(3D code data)

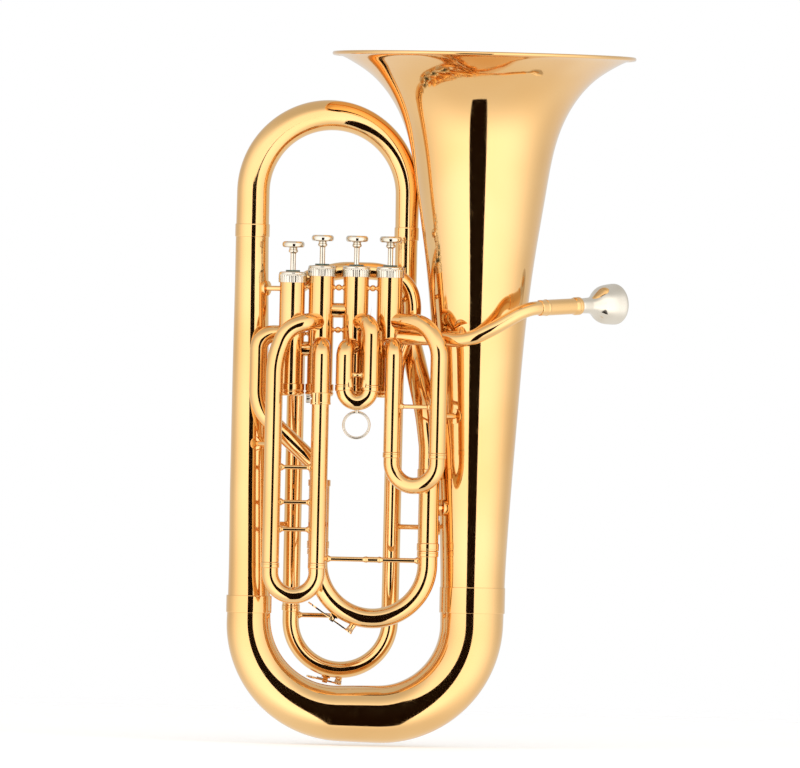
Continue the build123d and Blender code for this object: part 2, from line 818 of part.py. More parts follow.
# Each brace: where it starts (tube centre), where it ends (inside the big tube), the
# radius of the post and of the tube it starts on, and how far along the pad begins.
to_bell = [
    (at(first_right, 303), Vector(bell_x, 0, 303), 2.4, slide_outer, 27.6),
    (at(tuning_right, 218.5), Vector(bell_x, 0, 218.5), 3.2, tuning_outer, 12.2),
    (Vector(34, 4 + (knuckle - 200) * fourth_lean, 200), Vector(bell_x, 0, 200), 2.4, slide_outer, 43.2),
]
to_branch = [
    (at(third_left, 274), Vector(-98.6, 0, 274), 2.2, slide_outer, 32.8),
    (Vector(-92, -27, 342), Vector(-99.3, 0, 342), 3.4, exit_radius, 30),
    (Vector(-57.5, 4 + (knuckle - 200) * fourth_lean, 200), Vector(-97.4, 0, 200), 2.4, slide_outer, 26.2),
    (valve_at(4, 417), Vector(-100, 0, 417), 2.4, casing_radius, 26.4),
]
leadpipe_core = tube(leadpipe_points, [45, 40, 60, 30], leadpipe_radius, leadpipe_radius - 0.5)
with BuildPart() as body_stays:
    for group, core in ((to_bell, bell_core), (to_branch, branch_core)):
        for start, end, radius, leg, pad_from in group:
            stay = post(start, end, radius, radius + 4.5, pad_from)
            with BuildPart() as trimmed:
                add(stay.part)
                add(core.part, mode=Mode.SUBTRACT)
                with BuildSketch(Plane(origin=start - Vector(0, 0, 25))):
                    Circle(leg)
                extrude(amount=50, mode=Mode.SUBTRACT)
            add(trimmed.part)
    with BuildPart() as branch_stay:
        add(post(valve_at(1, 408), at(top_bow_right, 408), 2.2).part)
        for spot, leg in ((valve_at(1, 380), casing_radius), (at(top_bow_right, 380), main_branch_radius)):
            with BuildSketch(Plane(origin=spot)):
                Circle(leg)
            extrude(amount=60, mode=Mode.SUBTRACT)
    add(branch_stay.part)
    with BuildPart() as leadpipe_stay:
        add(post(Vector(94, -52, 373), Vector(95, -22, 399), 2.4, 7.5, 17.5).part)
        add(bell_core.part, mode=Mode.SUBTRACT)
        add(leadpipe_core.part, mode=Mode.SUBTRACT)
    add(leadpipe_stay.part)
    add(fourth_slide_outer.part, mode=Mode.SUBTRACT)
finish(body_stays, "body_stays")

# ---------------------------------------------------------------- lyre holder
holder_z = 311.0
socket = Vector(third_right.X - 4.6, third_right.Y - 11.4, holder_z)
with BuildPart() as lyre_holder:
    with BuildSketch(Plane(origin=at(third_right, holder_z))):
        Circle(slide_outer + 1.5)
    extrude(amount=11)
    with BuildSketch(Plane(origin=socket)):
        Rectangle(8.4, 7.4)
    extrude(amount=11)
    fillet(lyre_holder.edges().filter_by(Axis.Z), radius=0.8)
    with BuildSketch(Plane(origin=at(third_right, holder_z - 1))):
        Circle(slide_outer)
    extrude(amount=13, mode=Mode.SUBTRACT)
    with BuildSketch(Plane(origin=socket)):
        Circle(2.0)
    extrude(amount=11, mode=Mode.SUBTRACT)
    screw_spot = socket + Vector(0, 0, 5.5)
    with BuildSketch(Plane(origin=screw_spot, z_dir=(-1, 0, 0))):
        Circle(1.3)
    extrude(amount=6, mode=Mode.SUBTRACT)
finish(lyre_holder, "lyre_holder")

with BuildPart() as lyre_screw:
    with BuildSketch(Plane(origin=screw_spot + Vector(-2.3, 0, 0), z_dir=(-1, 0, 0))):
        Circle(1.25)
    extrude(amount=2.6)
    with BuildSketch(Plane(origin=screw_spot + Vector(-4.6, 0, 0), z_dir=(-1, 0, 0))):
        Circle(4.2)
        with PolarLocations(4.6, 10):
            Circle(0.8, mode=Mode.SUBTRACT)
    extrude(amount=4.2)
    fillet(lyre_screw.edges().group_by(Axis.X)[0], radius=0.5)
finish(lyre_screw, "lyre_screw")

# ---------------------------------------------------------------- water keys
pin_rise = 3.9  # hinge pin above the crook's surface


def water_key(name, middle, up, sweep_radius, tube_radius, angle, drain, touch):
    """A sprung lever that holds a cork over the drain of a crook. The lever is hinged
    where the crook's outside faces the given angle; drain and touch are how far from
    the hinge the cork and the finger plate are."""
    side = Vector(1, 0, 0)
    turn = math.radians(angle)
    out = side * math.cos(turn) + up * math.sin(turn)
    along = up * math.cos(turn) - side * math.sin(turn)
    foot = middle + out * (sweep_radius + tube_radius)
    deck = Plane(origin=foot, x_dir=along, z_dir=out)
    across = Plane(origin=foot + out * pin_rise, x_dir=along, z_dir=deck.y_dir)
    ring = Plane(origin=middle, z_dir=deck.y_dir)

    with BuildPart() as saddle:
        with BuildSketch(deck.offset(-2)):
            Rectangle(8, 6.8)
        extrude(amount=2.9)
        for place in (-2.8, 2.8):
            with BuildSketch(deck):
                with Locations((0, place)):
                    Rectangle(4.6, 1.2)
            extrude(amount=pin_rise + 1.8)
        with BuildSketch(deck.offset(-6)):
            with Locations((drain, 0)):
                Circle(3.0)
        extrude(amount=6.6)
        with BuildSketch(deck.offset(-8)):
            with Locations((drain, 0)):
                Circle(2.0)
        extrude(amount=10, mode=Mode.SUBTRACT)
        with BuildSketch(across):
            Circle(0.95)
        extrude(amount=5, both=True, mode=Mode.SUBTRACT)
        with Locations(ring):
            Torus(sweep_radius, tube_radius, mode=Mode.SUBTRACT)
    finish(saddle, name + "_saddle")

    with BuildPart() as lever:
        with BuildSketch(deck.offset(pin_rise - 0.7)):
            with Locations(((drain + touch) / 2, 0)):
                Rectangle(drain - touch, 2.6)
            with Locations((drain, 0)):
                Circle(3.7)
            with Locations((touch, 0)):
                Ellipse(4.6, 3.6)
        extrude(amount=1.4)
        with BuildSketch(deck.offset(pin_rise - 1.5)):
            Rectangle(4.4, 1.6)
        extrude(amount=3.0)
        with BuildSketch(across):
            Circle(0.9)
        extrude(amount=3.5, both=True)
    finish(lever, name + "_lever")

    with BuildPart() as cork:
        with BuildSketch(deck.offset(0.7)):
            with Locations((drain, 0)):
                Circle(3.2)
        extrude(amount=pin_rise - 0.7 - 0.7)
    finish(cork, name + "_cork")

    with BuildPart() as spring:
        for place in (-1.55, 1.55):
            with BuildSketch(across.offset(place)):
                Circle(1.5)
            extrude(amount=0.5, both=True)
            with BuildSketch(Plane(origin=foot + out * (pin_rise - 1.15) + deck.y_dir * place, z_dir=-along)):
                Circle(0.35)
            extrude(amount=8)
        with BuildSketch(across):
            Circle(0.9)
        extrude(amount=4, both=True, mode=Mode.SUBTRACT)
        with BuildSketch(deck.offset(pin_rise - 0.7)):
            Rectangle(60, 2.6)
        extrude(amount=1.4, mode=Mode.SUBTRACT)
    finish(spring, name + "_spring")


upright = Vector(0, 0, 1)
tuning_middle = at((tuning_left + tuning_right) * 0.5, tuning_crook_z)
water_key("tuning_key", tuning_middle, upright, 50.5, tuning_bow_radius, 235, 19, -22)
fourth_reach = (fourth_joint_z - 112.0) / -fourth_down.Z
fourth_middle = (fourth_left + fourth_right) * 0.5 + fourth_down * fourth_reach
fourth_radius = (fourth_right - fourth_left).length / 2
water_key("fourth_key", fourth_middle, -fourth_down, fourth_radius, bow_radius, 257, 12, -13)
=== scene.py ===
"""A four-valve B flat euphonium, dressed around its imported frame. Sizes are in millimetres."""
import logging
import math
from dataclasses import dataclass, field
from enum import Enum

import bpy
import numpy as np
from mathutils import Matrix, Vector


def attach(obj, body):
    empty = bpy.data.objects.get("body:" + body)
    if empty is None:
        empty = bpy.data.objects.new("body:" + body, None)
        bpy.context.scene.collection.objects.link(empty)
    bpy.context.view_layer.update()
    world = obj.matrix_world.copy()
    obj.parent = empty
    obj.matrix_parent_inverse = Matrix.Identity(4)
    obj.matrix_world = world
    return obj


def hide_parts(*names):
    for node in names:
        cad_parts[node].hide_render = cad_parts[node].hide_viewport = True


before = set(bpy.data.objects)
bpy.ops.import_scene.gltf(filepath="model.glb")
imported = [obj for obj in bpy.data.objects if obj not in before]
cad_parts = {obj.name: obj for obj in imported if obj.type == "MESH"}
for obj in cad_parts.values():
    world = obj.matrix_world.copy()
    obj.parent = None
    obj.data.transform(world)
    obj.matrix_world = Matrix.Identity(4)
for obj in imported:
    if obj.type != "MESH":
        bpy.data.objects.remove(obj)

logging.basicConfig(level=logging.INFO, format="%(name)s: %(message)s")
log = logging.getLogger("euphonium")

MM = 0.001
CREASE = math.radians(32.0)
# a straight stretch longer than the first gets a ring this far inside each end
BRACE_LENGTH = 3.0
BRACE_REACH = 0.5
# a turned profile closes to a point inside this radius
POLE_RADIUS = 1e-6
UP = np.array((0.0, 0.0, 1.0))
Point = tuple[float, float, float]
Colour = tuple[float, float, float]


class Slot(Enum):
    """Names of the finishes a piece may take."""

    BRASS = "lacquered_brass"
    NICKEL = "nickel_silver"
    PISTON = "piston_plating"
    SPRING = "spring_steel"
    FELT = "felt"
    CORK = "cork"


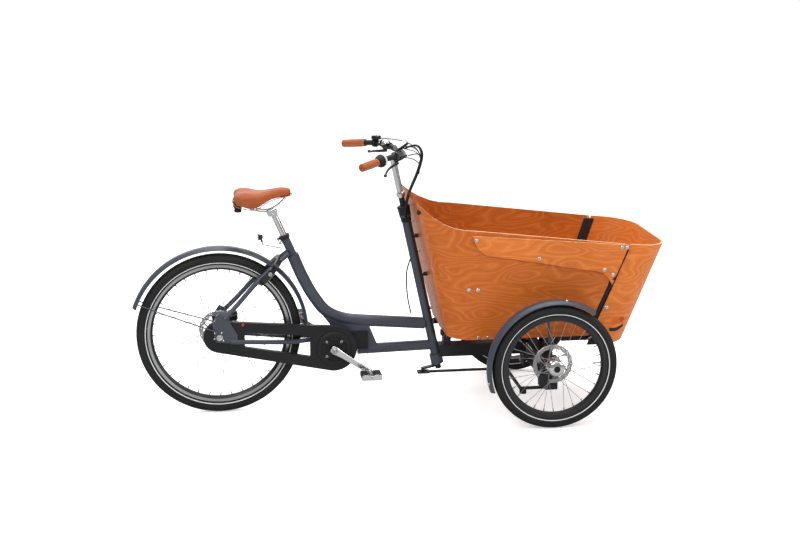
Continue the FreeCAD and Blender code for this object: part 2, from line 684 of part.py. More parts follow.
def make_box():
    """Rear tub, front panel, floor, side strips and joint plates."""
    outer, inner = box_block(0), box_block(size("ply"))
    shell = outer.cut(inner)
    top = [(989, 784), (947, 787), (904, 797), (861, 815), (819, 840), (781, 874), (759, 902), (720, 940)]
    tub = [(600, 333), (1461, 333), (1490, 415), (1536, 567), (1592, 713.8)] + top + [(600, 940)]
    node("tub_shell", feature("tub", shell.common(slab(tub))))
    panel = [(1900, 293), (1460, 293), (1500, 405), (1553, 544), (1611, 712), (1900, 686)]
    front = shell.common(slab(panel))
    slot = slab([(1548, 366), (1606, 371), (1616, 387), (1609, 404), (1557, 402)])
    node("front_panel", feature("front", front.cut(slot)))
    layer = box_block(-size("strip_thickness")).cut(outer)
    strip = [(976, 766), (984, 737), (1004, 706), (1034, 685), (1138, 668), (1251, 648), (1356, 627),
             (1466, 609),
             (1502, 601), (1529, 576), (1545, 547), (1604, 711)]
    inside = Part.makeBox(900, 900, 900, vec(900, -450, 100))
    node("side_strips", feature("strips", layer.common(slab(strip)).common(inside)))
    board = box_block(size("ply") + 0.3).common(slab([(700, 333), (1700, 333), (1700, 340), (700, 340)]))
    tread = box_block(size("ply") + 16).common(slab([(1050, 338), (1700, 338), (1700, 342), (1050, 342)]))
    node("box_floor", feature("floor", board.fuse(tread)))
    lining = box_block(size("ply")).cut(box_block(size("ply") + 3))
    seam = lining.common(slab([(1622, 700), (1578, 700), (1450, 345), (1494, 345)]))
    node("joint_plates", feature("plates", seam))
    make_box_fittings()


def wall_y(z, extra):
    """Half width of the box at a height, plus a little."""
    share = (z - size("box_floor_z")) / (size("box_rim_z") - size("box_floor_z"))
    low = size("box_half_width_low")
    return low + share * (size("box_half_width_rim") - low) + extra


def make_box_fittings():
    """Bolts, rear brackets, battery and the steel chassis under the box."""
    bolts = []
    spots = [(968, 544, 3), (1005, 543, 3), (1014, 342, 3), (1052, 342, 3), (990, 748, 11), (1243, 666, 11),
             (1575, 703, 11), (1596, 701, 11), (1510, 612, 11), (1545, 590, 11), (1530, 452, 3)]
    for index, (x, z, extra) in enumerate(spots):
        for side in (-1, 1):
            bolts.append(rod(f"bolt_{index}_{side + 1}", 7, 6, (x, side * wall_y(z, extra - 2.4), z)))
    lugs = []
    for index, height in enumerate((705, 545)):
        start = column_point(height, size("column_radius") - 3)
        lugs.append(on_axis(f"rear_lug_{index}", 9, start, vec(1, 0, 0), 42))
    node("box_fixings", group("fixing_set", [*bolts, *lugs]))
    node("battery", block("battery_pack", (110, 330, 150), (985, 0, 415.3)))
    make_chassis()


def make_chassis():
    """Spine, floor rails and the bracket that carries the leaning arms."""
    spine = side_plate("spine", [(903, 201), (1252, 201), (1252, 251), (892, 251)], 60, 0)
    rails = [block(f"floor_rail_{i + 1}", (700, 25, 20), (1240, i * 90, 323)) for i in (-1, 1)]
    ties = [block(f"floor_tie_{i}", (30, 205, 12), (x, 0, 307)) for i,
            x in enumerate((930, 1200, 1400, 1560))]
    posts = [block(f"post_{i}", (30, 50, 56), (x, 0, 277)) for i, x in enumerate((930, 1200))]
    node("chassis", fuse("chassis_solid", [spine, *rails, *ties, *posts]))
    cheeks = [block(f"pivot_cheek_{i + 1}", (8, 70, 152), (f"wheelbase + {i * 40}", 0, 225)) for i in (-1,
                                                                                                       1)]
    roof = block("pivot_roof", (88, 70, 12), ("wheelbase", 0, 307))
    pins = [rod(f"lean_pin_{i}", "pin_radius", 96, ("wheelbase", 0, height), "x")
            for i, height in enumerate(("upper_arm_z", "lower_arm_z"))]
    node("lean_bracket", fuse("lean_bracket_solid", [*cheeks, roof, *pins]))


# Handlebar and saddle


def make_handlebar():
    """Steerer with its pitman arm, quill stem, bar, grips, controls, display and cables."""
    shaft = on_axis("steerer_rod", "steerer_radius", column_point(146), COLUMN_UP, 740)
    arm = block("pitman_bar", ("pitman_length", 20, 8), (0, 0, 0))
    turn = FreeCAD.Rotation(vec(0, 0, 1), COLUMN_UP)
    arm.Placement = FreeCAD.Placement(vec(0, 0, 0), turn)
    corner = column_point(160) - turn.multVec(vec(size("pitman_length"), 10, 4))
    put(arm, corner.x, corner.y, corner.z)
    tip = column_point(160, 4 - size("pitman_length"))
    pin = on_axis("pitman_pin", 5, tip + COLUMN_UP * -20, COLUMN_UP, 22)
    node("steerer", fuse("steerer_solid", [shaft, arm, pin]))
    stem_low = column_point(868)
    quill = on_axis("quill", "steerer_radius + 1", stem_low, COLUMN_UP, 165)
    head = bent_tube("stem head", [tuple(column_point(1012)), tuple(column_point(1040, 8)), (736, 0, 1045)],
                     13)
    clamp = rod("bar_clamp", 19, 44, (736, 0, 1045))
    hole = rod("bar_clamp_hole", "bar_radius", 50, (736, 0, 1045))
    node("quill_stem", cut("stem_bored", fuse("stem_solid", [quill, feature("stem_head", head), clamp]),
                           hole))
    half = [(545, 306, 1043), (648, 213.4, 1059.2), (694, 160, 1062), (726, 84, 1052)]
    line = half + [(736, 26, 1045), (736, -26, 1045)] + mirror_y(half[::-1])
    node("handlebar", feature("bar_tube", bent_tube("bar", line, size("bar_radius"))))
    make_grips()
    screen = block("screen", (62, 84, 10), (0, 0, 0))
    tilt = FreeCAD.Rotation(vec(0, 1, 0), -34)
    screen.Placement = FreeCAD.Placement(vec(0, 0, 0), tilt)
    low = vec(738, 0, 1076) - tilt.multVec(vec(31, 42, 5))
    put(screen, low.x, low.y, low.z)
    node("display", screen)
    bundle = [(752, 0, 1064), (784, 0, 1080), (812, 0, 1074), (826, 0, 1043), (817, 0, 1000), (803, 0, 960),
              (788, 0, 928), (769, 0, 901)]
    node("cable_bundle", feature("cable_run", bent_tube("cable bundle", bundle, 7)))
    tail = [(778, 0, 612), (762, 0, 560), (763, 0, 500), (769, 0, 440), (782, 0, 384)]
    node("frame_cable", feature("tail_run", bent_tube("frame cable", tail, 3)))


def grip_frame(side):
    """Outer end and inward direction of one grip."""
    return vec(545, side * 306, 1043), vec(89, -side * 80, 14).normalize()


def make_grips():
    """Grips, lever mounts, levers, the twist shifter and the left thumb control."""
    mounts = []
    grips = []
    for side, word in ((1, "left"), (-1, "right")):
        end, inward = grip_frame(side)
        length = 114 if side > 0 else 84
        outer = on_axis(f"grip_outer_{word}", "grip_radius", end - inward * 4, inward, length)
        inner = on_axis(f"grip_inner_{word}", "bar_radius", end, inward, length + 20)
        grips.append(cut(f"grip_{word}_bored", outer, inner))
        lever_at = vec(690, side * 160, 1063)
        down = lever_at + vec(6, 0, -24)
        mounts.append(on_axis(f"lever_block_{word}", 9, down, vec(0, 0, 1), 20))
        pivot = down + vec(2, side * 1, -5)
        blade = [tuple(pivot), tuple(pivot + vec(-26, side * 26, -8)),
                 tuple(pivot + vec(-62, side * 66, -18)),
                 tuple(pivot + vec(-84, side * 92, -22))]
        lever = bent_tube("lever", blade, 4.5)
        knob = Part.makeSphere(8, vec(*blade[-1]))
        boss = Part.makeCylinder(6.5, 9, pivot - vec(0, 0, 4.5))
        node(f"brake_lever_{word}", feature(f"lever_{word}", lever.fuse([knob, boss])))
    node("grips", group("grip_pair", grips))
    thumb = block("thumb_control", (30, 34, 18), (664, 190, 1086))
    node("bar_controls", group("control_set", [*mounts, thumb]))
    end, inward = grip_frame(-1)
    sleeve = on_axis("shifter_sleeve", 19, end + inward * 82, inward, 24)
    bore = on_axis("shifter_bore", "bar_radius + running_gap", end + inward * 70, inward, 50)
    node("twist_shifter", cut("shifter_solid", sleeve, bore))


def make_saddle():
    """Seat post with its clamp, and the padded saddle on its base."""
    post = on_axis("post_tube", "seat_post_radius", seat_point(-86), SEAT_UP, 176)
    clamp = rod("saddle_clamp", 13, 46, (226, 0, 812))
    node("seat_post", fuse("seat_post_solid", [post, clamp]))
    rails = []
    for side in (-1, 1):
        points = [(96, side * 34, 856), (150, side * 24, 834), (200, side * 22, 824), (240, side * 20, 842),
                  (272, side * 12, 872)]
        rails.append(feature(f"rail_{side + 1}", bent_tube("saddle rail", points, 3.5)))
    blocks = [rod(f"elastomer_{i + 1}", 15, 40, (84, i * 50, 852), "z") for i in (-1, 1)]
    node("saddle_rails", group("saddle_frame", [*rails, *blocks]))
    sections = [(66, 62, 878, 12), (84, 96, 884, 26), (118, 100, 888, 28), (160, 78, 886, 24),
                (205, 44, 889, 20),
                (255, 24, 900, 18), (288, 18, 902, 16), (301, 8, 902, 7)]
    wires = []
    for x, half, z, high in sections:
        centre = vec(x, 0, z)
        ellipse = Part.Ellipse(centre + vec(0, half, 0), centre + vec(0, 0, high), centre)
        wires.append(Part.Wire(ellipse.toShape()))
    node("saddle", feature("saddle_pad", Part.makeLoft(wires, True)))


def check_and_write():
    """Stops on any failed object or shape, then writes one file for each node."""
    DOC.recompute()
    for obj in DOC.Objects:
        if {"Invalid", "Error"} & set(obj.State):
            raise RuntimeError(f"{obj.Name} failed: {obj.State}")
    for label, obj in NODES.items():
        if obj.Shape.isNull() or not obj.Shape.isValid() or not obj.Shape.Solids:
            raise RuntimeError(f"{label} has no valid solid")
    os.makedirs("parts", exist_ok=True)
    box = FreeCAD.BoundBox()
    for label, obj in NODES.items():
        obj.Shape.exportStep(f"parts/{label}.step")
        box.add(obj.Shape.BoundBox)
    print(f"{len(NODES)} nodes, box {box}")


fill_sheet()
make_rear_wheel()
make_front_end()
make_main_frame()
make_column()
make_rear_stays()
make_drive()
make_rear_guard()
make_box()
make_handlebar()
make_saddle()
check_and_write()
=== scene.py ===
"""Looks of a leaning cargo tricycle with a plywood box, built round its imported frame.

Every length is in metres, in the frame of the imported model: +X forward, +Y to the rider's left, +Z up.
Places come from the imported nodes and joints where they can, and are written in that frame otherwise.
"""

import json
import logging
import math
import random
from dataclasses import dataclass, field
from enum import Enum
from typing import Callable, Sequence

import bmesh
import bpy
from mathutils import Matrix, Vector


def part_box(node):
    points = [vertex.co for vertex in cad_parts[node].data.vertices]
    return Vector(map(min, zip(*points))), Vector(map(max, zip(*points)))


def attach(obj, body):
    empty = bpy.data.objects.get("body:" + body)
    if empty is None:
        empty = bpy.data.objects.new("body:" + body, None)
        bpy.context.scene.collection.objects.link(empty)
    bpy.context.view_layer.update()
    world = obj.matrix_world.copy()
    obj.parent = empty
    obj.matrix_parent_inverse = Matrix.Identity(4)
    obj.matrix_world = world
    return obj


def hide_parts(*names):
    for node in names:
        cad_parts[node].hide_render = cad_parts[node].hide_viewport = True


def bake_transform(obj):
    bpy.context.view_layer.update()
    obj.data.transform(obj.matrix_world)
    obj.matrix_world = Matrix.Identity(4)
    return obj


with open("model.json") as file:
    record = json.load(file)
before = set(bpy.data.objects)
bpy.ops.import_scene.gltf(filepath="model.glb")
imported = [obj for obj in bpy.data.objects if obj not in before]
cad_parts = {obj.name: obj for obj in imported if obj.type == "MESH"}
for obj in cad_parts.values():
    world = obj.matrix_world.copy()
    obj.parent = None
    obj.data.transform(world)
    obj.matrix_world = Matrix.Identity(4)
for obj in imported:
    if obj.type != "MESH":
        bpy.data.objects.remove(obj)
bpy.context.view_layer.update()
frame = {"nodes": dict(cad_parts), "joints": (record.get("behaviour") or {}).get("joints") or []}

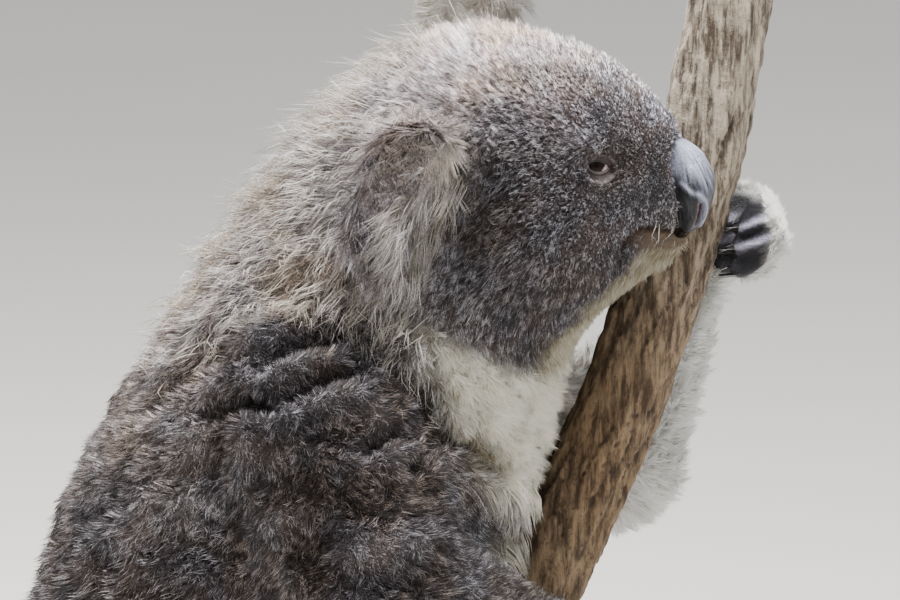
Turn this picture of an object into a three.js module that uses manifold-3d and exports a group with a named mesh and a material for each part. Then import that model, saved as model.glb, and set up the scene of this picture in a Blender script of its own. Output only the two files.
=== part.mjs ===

TO BE DONE: Starting at the line with "Turn this picture", copy every line up to and including the last one in the entries above.

IN RESPONSE:
Turn this picture of an object into a three.js module that uses manifold-3d and exports a group with a named mesh and a material for each part. Then import that model, saved as model.glb, and set up the scene of this picture in a Blender script of its own. Output only the two files.
=== part.mjs ===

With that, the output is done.